为实现纳米TiO₂颗粒的均匀分散，首先对纳米TiO₂进行硅烷改性，再通过溶液共混法制备出不同纳米TiO₂添加量的硅烷改性纳米TiO₂-Zn-Al/水性环氧复合涂层。研究了纳米TiO₂与Zn-Al片层粉在涂层中的综合作用。利用XRD和FTIR分析涂层的物相组成和组织结构，SEM和EDS表征涂层表面的微观形貌和元素组成，采用极化曲线和电化学阻抗谱（EIS）研究涂层的耐腐蚀性能。EDS和FTIR表明，经改性的纳米TiO₂均匀分散于涂层中，纳米TiO₂与环氧树脂的枝联作用使涂层更加致密。EIS结果显示，由于Zn-Al片层粉与纳米TiO₂的枝联和填充作用，使添加纳米TiO₂的硅烷改性纳米TiO₂-Zn-Al/水性环氧涂层腐蚀行为较未添加纳米TiO₂时有所减缓。当纳米TiO₂添加量增加到4wt%时，硅烷改性纳米TiO₂-Zn-Al/水性环氧涂层的腐蚀电流密度为9.86×10^-6 A/cm²，比未添加纳米TiO₂的涂层高一个量级。

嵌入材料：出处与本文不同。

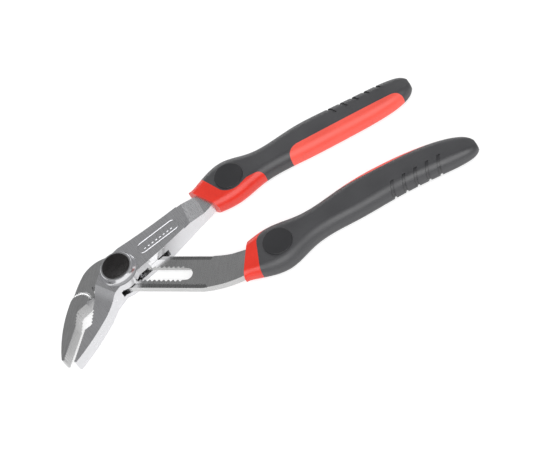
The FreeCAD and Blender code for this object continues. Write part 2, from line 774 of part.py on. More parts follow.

Anticorrosion performance of silane modified nano TiO2-Zn-Al/waterborne epoxy coatings

In order to achieve homo-disperse of nano TiO₂, nano TiO₂ was treated by the silane coupling agent and the Zn-Al/waterborne epoxy composited coatings containing silane modified nano TiO₂ were prepared by incorporating different mass fraction of TiO₂ nanoparticles in the epoxy resin and Zn-Al powders via solution blended process. The combination action of the nano TiO₂ and Zn-Al flake powder in the coating was explored. The XRD and FTIR were used to analyze the phase composition and structure of the coating. The micro morphology and elementary composition of the coating surface were representated by the SEM and EDS. The corrosion resistance of coatings was investigated by polarization curves and electrochemical impedance spectroscopy(EIS) tests. EDS and FTIR results suggest that the modified nano TiO₂ is symmetrical dispersion in the coating, the crosslinking reaction of nano TiO₂ and epoxy resin makes the coating more pyknoticly. The EIS tests show that due to the filling effects of Zn-Al flake powder and nano TiO₂, the corrosion behavior of the silane modified nano TiO₂-Zn-Al/waterborne epoxy coatings is more slower than that of nano TiO₂, when the content of nano TiO₂ increases to 4wt%, the corrosion current density of the silane modified nano TiO₂-Zn-Al/waterborne epoxy coatings is 9.86×10^-6 A/cm², the corrosion current density is higher one rank than none nano TiO₂.